Santos Silva concorda a representação da sociedade civil e com a obrigatoriedade de consultar esses elementos quando se trata de decidir sobre estratégias da instituição. Para o reitor esta situação não é nova. "Na UBI temos membros da sociedade civil representados no Senado e sempre que discutimos os planos de desenvolvimento e a criação de novos cursos, esses elementos pronunciam-se".
Quanto à criação de um Conselho Estratégico em que a figura nomeada pelo Governo pode ser o número dois da universidade, a seguir ao reitor, Santos Silva tem dúvidas. "Não sei se essa será a melhor forma de exercer a autonomia da universidade", sublinha. Para o reitor esta situação poderia criar "conflitos " dentro da instituição. "As universidades públicas portuguesas têm dado mostras de que sabem gerir os recursos que têm à disposição, e a autonomia das universidades públicas não pode ser posta em causa", frisa.

Alteração na fórmula de financiamento

O financiamento do ensino superior é também um tema tratado no livro assinado por José Veiga Simão, António de Almeida Costa e Sérgio Machado dos Santos e como é habitual levanta alguma discussão.
Actualmente existem vários factores que entram na fórmula de financiamento, mas a componente principal é o número de alunos de cada instituição. Uma situação que se verifica desde 1993, mas que num futuro próximo pode ser alterada. As universidades e politécnicos podem passar a ser financiados em função da "produtividade". A avaliação das instituições e respectivos cursos pode também ter consequências financeiras, isto é, com mais apoios ou penalizações.
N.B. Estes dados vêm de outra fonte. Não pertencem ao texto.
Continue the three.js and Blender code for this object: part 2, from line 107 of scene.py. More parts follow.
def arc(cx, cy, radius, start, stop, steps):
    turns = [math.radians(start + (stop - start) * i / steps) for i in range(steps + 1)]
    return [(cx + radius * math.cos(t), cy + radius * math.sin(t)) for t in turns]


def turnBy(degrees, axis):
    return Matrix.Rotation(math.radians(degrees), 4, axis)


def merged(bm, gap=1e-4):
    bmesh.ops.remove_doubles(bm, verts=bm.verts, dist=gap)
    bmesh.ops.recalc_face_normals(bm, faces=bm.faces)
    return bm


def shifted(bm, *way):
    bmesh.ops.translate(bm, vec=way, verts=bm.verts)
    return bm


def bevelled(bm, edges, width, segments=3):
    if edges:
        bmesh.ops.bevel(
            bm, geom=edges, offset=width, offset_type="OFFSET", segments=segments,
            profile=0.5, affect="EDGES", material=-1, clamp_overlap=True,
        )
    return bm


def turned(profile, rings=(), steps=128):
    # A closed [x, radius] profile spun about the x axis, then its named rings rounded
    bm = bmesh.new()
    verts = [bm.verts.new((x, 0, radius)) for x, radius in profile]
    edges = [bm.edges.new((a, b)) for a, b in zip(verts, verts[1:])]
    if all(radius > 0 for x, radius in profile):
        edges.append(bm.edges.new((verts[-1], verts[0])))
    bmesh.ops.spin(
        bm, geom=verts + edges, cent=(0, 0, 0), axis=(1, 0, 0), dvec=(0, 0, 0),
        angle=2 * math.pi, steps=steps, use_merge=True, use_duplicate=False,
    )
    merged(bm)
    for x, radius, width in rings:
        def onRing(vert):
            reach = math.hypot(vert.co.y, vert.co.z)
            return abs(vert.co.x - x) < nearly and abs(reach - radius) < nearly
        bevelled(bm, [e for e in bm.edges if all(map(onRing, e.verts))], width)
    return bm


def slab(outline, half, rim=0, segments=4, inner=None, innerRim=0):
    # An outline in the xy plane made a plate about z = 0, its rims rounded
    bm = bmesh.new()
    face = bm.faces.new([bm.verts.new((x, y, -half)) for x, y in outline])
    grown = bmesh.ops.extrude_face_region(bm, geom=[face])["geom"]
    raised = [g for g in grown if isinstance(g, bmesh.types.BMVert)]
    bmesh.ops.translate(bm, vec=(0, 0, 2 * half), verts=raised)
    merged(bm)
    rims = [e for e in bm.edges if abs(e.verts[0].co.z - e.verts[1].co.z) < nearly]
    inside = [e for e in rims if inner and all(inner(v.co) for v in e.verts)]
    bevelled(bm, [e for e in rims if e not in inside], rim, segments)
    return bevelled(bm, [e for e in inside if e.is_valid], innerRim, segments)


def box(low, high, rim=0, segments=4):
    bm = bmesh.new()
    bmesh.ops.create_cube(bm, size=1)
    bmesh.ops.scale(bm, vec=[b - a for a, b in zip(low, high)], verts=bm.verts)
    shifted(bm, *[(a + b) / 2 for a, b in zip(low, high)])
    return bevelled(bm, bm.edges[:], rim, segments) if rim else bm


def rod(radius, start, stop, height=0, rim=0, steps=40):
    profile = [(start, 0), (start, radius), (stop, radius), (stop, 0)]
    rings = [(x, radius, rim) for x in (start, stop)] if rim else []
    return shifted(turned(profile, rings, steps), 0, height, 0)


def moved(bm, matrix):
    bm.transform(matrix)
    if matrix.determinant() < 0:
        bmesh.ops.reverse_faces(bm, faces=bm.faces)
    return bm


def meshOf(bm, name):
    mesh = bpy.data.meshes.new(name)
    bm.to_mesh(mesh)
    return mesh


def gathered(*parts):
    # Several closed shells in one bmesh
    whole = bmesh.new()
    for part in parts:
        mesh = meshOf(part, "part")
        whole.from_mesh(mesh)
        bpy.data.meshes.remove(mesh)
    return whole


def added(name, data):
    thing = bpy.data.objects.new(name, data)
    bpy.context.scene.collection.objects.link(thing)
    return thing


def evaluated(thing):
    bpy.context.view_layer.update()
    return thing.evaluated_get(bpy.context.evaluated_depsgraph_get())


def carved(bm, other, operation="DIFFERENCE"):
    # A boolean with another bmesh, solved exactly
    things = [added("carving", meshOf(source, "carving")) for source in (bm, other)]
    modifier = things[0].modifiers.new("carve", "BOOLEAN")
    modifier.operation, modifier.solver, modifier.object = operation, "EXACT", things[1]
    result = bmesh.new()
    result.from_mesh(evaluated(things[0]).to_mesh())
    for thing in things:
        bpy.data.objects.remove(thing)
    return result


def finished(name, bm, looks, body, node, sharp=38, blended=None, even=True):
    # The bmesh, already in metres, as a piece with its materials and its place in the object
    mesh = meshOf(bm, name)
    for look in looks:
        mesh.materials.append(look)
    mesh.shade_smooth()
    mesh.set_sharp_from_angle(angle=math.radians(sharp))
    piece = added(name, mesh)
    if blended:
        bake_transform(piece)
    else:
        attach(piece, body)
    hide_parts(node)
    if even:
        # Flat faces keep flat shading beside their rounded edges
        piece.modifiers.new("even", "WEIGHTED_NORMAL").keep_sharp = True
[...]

Santos Silva lembra que "foi por iniciativa das universidades públicas que se iniciou a avaliação do Ensino Superior em Portugal". O reitor considera que "o processo de auto-avaliação melhorou a qualidade do ensino na UBI".
A discussão está lançada e terá como base o livro "Ensino Superior: Uma Visão para a Próxima Década". Dentro de três meses o executivo entregará os projectos de diploma na Assembleia da República. O objectivo é a reforma do Ensino Superior.